"Talk not to me of mosques or of dervishes; God is my witness, I am where he dwells.
"Hafiz does not write of wine and love in any mystical sense, further than that he uses wine as the symbol of intellectual freedom."
In the journal of 1846 is a translation of Hafiz, followed by this paragraph, called "The Noblest Chemistry":—
"Sunshine from cucumbers. Here was a man who has occupied himself in a noble chemistry of extracting honor from scamps, temperance from sots, energy from beggars, justice from thieves, benevolence from misers. He knew there was sunshine under those moping churlish brows, elegance of manners hidden in the peasant, heart-warming expansion, grand surprises of sentiment in these unchallenged, uncultivated men, and he persevered against all repulses until he drew it forth: now his orphans are educated, his boors are polished, his palaces built, his pictures, statues, conservatories, chapels adorn them; he stands there prince among his peers, prince among princes,—the sunshine is out, all flowing abroad over the world."

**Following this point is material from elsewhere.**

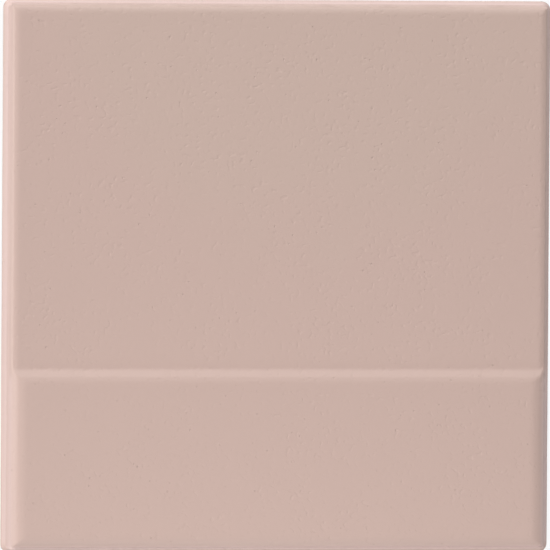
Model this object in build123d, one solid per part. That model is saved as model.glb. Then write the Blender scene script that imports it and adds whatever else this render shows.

In the same journal is written:—
"Hafiz, whom I at first thought a cross of Anacreon and Horace, I find now to have the best blood of Pindar also in his verses." (He added later in pencil, "also of Burns.").
Page 237, note 1. Mr. Emerson notes in his journal of 1847: "Joseph Von Hammer,1 1.1 born 1774, published in 1813 Divan of Hafiz; in 1818 History of Persian Belles-Letters; in 1823 Motenebbi from the Arabic; in 1825 the Baki from the Turkish."